Two Logics is a book published by Henry B. Veatch in 1969. '[W]e shall not only want to develop the suggestion that in the present day intellectual scene there are two very different and competing types of knowledge -- the more traditional humanistic or philosophical knowledge on the one hand, and the newer-fashioned scientific knowledge on the other -- but in addition, and more specifically, we shall want to try to clarify the nature of the difference between the two "knowledges" in terms of the respective logics that are brought into play as the characteristic means or instruments for effecting each sort of knowledge in turn" (p.21).

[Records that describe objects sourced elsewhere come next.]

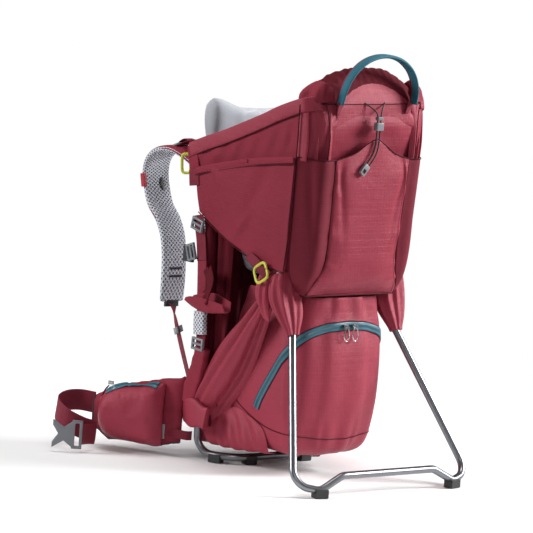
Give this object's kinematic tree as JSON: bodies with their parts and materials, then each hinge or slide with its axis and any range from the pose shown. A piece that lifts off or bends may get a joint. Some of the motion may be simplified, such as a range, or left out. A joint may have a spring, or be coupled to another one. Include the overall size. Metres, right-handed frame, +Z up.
{
  "type": "baby carrier backpack",
  "caption": "Framed child carrier backpack standing on a fold-out kickstand, with padded cabin, zipped lower bag, hip belt and shoulder straps.",
  "frame": {"origin": "middle of the footprint, on the ground", "axes": "+Z up, +Y towards the wearer's back, +X to the side, X = 0 the plane of symmetry"},
  "size_m": [0.6754, 0.6038, 0.7398],
  "materials": {
    "tube": "satin",
    "steel": "satin",
    "black_plastic": "matt",
    "grey_plastic": "matt",
    "yellow_plastic": "matt",
    "rubber": "matt",
    "main_fabric": "woven",
    "side_fabric": "woven",
    "lining": "brushed",
    "mesh": "spacer mesh",
    "webbing": "woven",
    "teal": "woven",
    "red_plastic": "matt"
  },
  "bodies": {
    "pack": {"frame_uprights": "tube", "frame_base_loop": "tube", "frame_cross_bar": "tube", "rear_hoop": "tube", "side_struts": "tube", "hinge_brackets": "black_plastic", "hinge_pins": "steel", "base_feet": "rubber", "side_panels": "side_fabric", "side_pockets": "side_fabric", "rear_panel": "main_fabric", "rear_pocket": "main_fabric", "corner_pockets": "side_fabric", "headrest": "main_fabric", "seat_back_pad": "lining", "chin_pad": "lining", "lower_bag": "main_fabric", "bag_zip": "teal", "side_wings": "side_fabric", "hinge_covers": "side_fabric", "back_panel": "mesh", "lumbar_pad": "mesh", "pocket_cord": "webbing", "cord_end": "grey_plastic", "stirrup_straps": "webbing", "ladder_locks": "black_plastic", "strap_webbings": "webbing", "strap_adjusters": "black_plastic", "entry_buckles": "yellow_plastic"},
    "kickstand": {"kickstand_loop": "tube", "kickstand_eyes": "black_plastic", "kickstand_feet": "rubber"},
    "seat": {"seat_pad": "lining", "harness_straps": "webbing", "harness_buckle": "grey_plastic"},
    "yoke": {"yoke_plate": "grey_plastic", "shoulder_strap_left": "mesh", "shoulder_strap_right": "mesh", "load_lifters": "webbing"},
    "sternum_clip_left": {"sternum_slider_left": "red_plastic"},
    "sternum_clip_right": {"sternum_slider_right": "red_plastic"},
    "hip_fin_left": {"hip_fin_left": "side_fabric", "hip_pocket_left": "main_fabric"},
    "hip_fin_right": {"hip_fin_right": "side_fabric", "hip_pocket_right": "main_fabric"},
    "hip_zip_left": {"hip_zip_slider_left": "steel"},
    "hip_zip_right": {"hip_zip_slider_right": "steel"},
    "hip_belt_left": {"hip_webbing_left": "webbing", "hip_buckle_male": "grey_plastic"},
    "hip_belt_right": {"hip_webbing_right": "webbing", "hip_buckle_female": "grey_plastic"},
    "bag_slider_left": {"zip_slider_left": "steel"},
    "bag_slider_right": {"zip_slider_right": "steel"},
    "bag_pull_left": {"zip_pull_left": "steel"},
    "bag_pull_right": {"zip_pull_right": "steel"},
    "stirrup_left": {"stirrup_left": "side_fabric"},
    "stirrup_right": {"stirrup_right": "side_fabric"},
    "haul_handle": {"haul_handle": "teal"},
    "cord_lock": {"cord_lock_barrel": "black_plastic"},
    "cord_lock_button": {"cord_lock_button": "black_plastic"}
  },
  "joints": [
    {"name": "kickstand_fold", "type": "hinge", "parent": "pack", "child": "kickstand", "pos_m": [0, -0.11157, 0.33], "axis": [1, 0, 0], "range_deg": [0, 42]},
    {"name": "seat_height", "type": "slide", "parent": "pack", "child": "seat", "axis": [0, 0, 1], "range_m": [0, 0.03]},
    {"name": "yoke_height", "type": "slide", "parent": "pack", "child": "yoke", "axis": [0, 0.1959, 0.9806], "range_m": [0, 0.06]},
    {"name": "sternum_clip_left_slide", "type": "slide", "parent": "yoke", "child": "sternum_clip_left", "axis": [0, 0.2425, 0.9702], "range_m": [0, 0.025]},
    {"name": "hip_fin_left_wrap", "type": "hinge", "parent": "pack", "child": "hip_fin_left", "pos_m": [-0.132, 0.08643, 0.076], "axis": [0, 0, -1], "range_deg": [-20, 15]},
    {"name": "hip_pocket_left_zip", "type": "slide", "parent": "hip_fin_left", "child": "hip_zip_left", "axis": [0.4318, -0.8853, 0.1725], "range_m": [0, 0.07]},
    {"name": "hip_belt_left_swing", "type": "hinge", "parent": "hip_fin_left", "child": "hip_belt_left", "pos_m": [-0.21617, 0.259, 0.032], "axis": [0, 0, -1], "range_deg": [-15, 35]},
    {"name": "bag_slider_left_run", "type": "hinge", "parent": "pack", "child": "bag_slider_left", "pos_m": [0, -0.10881, 0.19366], "axis": [0, 0.8258, 0.5639], "range_deg": [0, 24]},
    {"name": "bag_pull_left_swing", "type": "hinge", "parent": "bag_slider_left", "child": "bag_pull_left", "pos_m": [0.01, -0.16927, 0.26757], "axis": [-1, 0, 0], "range_deg": [0, 75]},
    {"name": "stirrup_left_swing", "type": "hinge", "parent": "pack", "child": "stirrup_left", "pos_m": [-0.142, 0.04043, 0.336], "axis": [0, 1, 0], "range_deg": [0, 60]},
    {"name": "sternum_clip_right_slide", "type": "slide", "parent": "yoke", "child": "sternum_clip_right", "axis": [0, 0.2425, 0.9702], "range_m": [0, 0.025]},
    {"name": "hip_fin_right_wrap", "type": "hinge", "parent": "pack", "child": "hip_fin_right", "pos_m": [0.132, 0.08643, 0.076], "axis": [0, 0, 1], "range_deg": [-20, 15]},
    {"name": "hip_pocket_right_zip", "type": "slide", "parent": "hip_fin_right", "child": "hip_zip_right", "axis": [-0.4318, -0.8853, 0.1725], "range_m": [0, 0.07]},
    {"name": "hip_belt_right_swing", "type": "hinge", "parent": "hip_fin_right", "child": "hip_belt_right", "pos_m": [0.21617, 0.259, 0.032], "axis": [0, 0, 1], "range_deg": [-15, 35]},
    {"name": "bag_slider_right_run", "type": "hinge", "parent": "pack", "child": "bag_slider_right", "pos_m": [0, -0.10881, 0.19366], "axis": [0, -0.8258, -0.5639], "range_deg": [0, 24]},
    {"name": "bag_pull_right_swing", "type": "hinge", "parent": "bag_slider_right", "child": "bag_pull_right", "pos_m": [-0.01, -0.16927, 0.26757], "axis": [-1, 0, 0], "range_deg": [0, 75]},
    {"name": "stirrup_right_swing", "type": "hinge", "parent": "pack", "child": "stirrup_right", "pos_m": [0.142, 0.04043, 0.336], "axis": [0, -1, 0], "range_deg": [0, 60]},
    {"name": "haul_handle_flex", "type": "hinge", "parent": "pack", "child": "haul_handle", "pos_m": [0, -0.18957, 0.658], "axis": [1, 0, 0], "range_deg": [-10, 30], "stiffness_Nm_per_rad": 0.6},
    {"name": "cord_lock_run", "type": "slide", "parent": "pack", "child": "cord_lock", "axis": [0, 0, -1], "range_m": [0, 0.015]},
    {"name": "cord_lock_press", "type": "slide", "parent": "cord_lock", "child": "cord_lock_button", "axis": [0, 0, -1], "range_m": [0, 0.003], "stiffness_N_per_m": 400, "springref_m": -0.001}
  ]
}
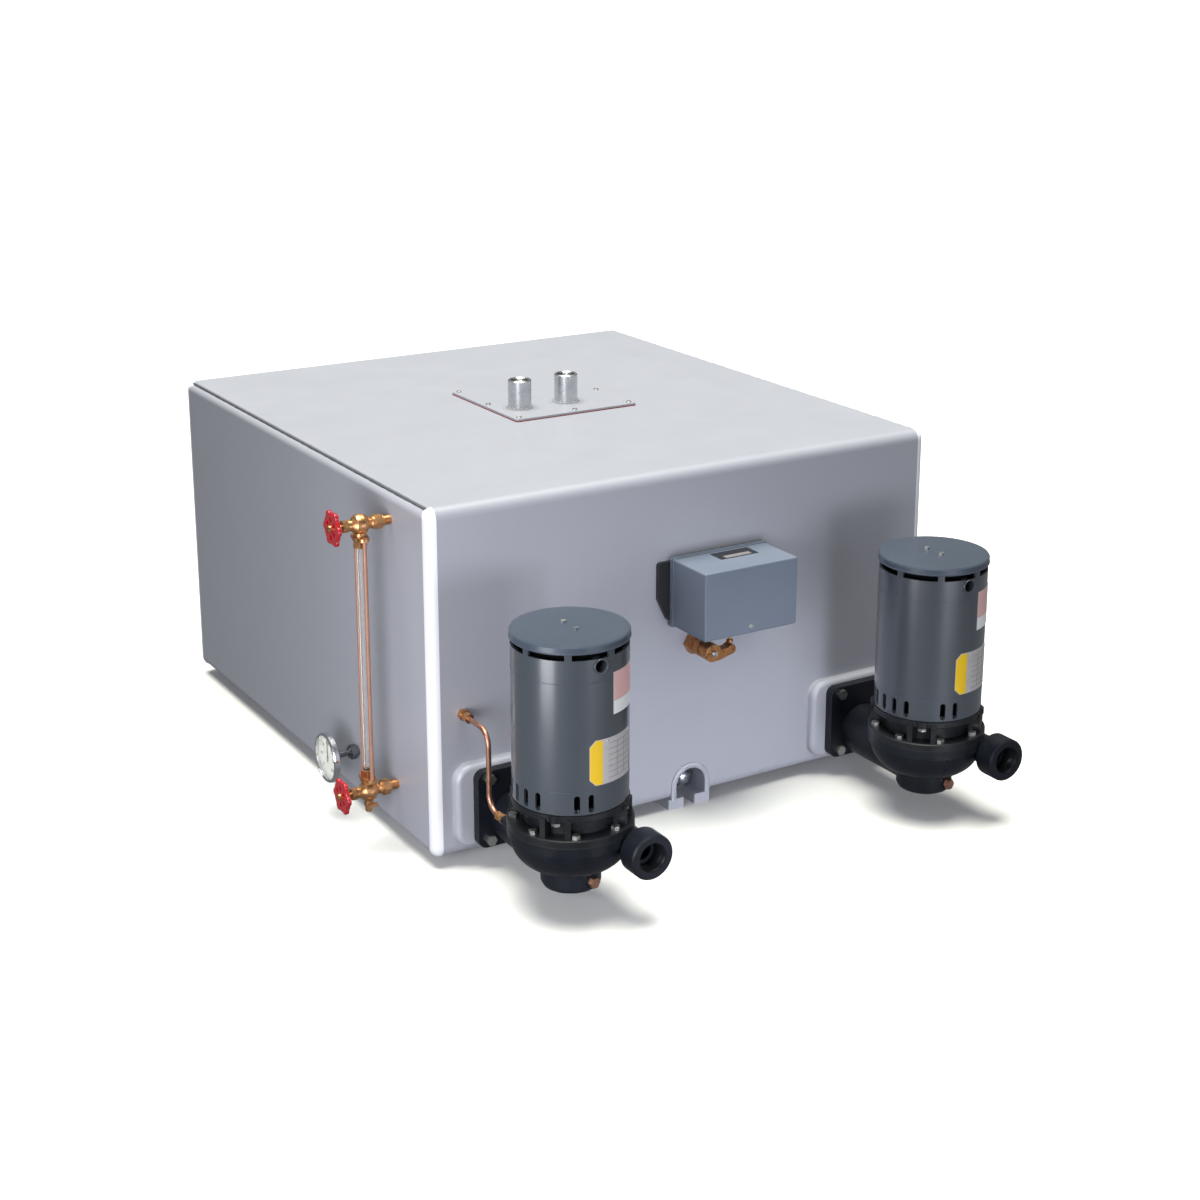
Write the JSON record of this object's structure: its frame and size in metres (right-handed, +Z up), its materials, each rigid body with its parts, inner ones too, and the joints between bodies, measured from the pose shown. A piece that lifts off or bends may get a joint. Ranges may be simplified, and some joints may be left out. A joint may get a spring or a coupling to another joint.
{
  "type": "condensate pump",
  "caption": "Duplex condensate return unit: a floor-standing rectangular receiver with two vertical motor-driven centrifugal pumps, float switch, water gauge and thermometer.",
  "frame": {"origin": "centre of the outline on the floor plane", "axes": "+Z up; -Y is the side with the two pumps, so the discharge nozzles point along -Y; -X is the side with the water gauge"},
  "size_m": [1.014, 1.292, 0.617],
  "materials": {
    "tank_paint": "light silver-grey enamel, slightly glossy",
    "pad_paint": "silver-grey enamel over a machined pad",
    "recess_metal": "dark steel, lightly oiled",
    "gasket_red": "red sheet gasket",
    "zinc": "bright zinc plate",
    "coupling_steel": "bright steel half coupling",
    "brass": "turned brass",
    "copper": "copper tube",
    "wheel_red": "red enamelled casting",
    "gauge_glass": "clear glass tube",
    "lens_glass": "clear flat glass",
    "bezel": "bright plated steel",
    "dial_white": "white enamelled dial",
    "pointer_black": "black enamel",
    "switch_paint": "blue-grey enamel",
    "switch_plate": "black enamel",
    "contact_plastic": "black moulded plastic",
    "float_steel": "stainless steel",
    "cast_black": "blue-black enamel on cast iron",
    "impeller_bronze": "cast bronze",
    "shaft_steel": "ground steel",
    "rotor_steel": "stacked laminations with aluminium end rings",
    "motor_paint": "grey enamel",
    "plate_foil": "printed aluminium plate"
  },
  "bodies": {
    "receiver": {"tank_wrap": "tank_paint", "tank_head_left": "tank_paint", "tank_head_right": "tank_paint", "pump_pads": "pad_paint", "base_rails": "tank_paint", "drain_pocket": "tank_paint", "drain_feet": "tank_paint", "drain_coupling": "recess_metal", "drain_plug": "recess_metal", "cover_gasket": "gasket_red", "cover_plate": "tank_paint", "cover_screws": "zinc", "top_couplings": "coupling_steel", "gauge_valve_upper": "brass", "gauge_valve_lower": "brass", "gauge_glass": "gauge_glass", "gauge_rods": "copper", "gauge_nuts": "brass", "thermometer_case": "bezel", "thermometer_dial": "dial_white", "thermometer_lens": "lens_glass", "switch_bracket": "switch_plate", "switch_cover": "switch_paint", "switch_contacts": "contact_plastic", "float_bushing": "brass", "pump_casing_left": "cast_black", "pump_casing_right": "cast_black", "motor_adapter_left": "cast_black", "motor_adapter_right": "cast_black", "motor_shell_left": "motor_paint", "motor_shell_right": "motor_paint", "motor_stators": "rotor_steel", "lower_end_bells": "motor_paint", "upper_end_bells": "motor_paint", "drip_caps": "motor_paint", "cap_screws": "zinc", "motor_bearings": "shaft_steel", "pump_gaskets": "gasket_red", "pump_bolts": "zinc", "vent_tubes": "copper", "vent_fittings": "brass", "casing_plugs": "copper", "motor_plates": "plate_foil"},
    "left_rotor": {"motor_shaft_left": "shaft_steel", "motor_rotor_left": "rotor_steel", "impeller_left": "impeller_bronze"},
    "right_rotor": {"motor_shaft_right": "shaft_steel", "motor_rotor_right": "rotor_steel", "impeller_right": "impeller_bronze"},
    "upper_stem": {"gauge_stem_upper": "brass"},
    "upper_wheel": {"gauge_wheel_upper": "wheel_red"},
    "lower_stem": {"gauge_stem_lower": "brass"},
    "lower_wheel": {"gauge_wheel_lower": "wheel_red"},
    "cock_key": {"drain_cock_key": "brass"},
    "pointer": {"thermometer_pointer": "pointer_black"},
    "float": {"float_shaft": "float_steel", "float_lever": "brass", "float_rod": "float_steel", "float_ball": "float_steel"},
    "plunger": {"switch_plunger": "brass"}
  },
  "joints": [
    {"name": "left_motor_spin", "type": "hinge", "parent": "receiver", "child": "left_rotor", "pos_m": [-0.285, -0.525, 0.117], "axis": [0, 0, 1], "continuous": true},
    {"name": "right_motor_spin", "type": "hinge", "parent": "receiver", "child": "right_rotor", "pos_m": [0.37, -0.525, 0.117], "axis": [0, 0, 1], "continuous": true},
    {"name": "upper_stem_travel", "type": "slide", "parent": "receiver", "child": "upper_stem", "axis": [-1, 0, 0], "range_m": [0, 0.003]},
    {"name": "upper_wheel_turn", "type": "hinge", "parent": "upper_stem", "child": "upper_wheel", "pos_m": [-0.499, -0.209, 0.52], "axis": [-1, 0, 0], "range_deg": [0, 540]},
    {"name": "lower_stem_travel", "type": "slide", "parent": "receiver", "child": "lower_stem", "axis": [-1, 0, 0], "range_m": [0, 0.003]},
    {"name": "lower_wheel_turn", "type": "hinge", "parent": "lower_stem", "child": "lower_wheel", "pos_m": [-0.499, -0.209, 0.097], "axis": [-1, 0, 0], "range_deg": [0, 540]},
    {"name": "drain_cock_turn", "type": "hinge", "parent": "receiver", "child": "cock_key", "pos_m": [-0.456, -0.222, 0.078], "axis": [0, -1, 0], "range_deg": [0, 90]},
    {"name": "pointer_swing", "type": "hinge", "parent": "receiver", "child": "pointer", "pos_m": [-0.459, -0.066, 0.099], "axis": [-1, 0, 0], "range_deg": [-135, 135]},
    {"name": "float_swing", "type": "hinge", "parent": "receiver", "child": "float", "pos_m": [0.05, -0.26, 0.279], "axis": [0, -1, 0], "range_deg": [-25, 25]},
    {"name": "plunger_lift", "type": "slide", "parent": "receiver", "child": "plunger", "axis": [0, 0, 1], "range_m": [-0.0155, 0.0155]}
  ],
  "couplings": [
    {"joint": "upper_stem_travel", "follows": "upper_wheel_turn", "m_per_rad": 0.000318},
    {"joint": "lower_stem_travel", "follows": "lower_wheel_turn", "m_per_rad": 0.000318},
    {"joint": "plunger_lift", "follows": "float_swing", "m_per_rad": 0.034}
  ]
}
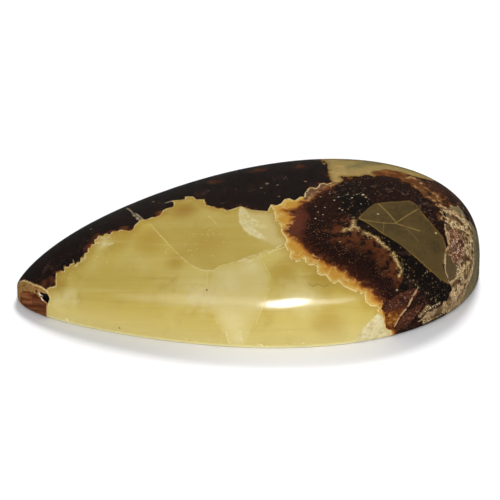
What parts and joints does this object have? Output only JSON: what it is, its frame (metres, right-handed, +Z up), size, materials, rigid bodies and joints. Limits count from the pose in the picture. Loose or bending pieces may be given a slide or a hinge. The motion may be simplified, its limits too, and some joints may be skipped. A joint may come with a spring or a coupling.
{
  "type": "pear-cut calcite cabochon",
  "caption": "Polished pear-shaped cabochon of banded calcite, with a flat back, a low upright girdle and a smooth dome highest near the round end.",
  "frame": {"origin": "middle of the bounding box, on the flat back", "axes": "+X along the stone's length towards the round end, +Y across it, +Z up from the back through the dome"},
  "size_m": [0.038, 0.0228, 0.0074],
  "materials": {
    "banded_calcite": "polished, honey yellow with dark brown bands"
  },
  "bodies": {
    "root": {"pear_cabochon": "banded_calcite"}
  },
  "joints": []
}
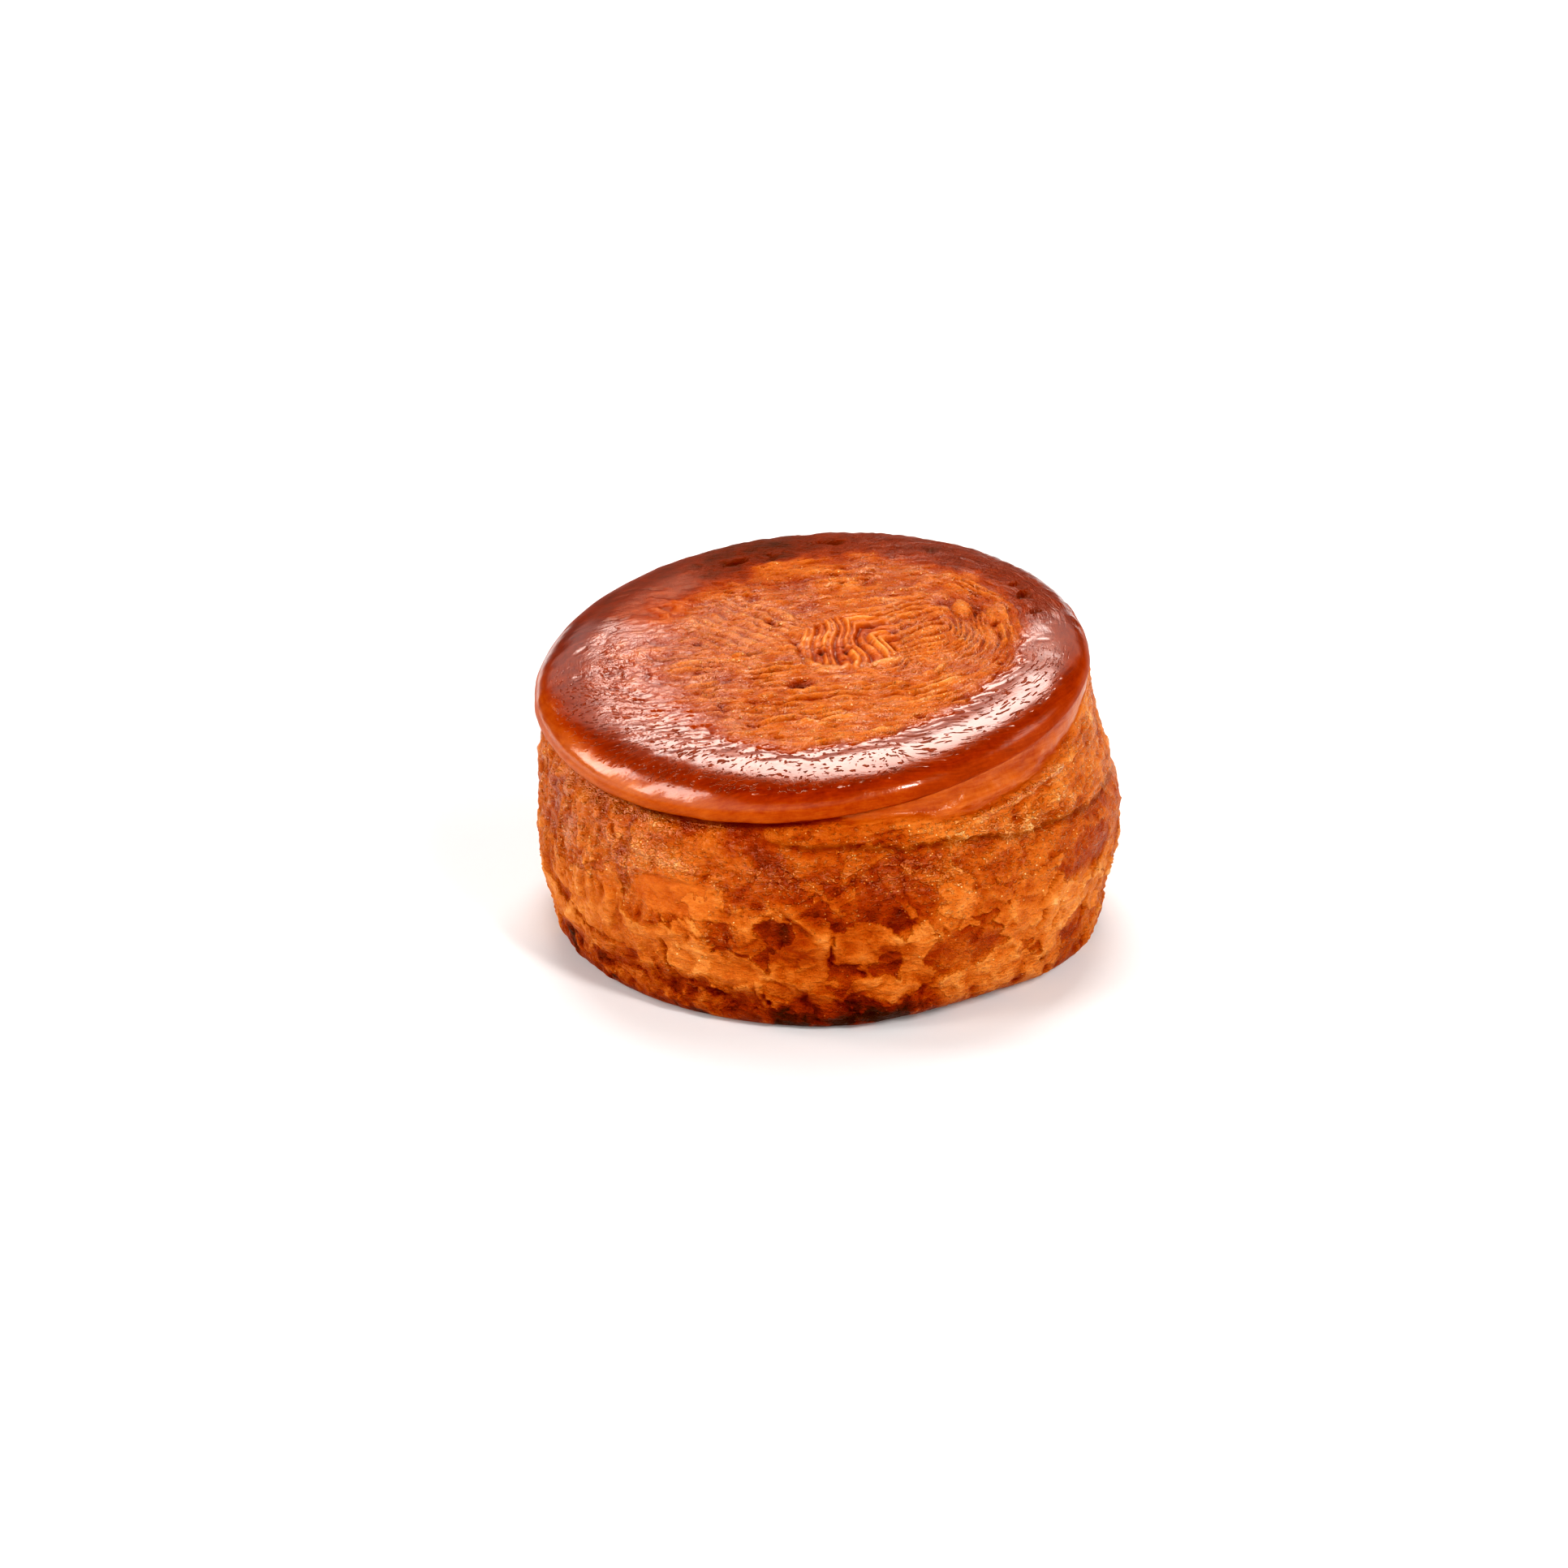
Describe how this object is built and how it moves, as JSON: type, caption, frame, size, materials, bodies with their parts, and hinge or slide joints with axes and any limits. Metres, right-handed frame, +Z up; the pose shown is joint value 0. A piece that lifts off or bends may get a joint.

Veatch dubs the philosophic logic as 'what logic' and the scientific logic as 'relating logic'. He criticizes the latter as a logic that can't say what anything is. "It must be acknowledged that we are entirely free to legislate just what will go into our concepts and what will not, this freedom of legislation must nowise be thought to extend to the data of experience or what is in the world. Thus, given our concept "planet," the proposition "A planet moves in a circular orbit" is necessarily entailed thereby, and is itself an analytic truth, hence necessary. Nevertheless, when we undertake to apply such a concept to the world and thus to characterize certain of the bodies which we observe in the heavens as being "planets" (in the sense defined, of course), it remains to be seen ... whether the things to which we have applied our concept "planet" are properly so-called or not" (p. 107).
He then proceed to call this 'the fallacy of inverted intentionality', of inverting the Scholastic distinction between first and second intentions. By example, the first intention of men is when it refers to real men in the real world, where as the second intention of men is our linguistic use of it.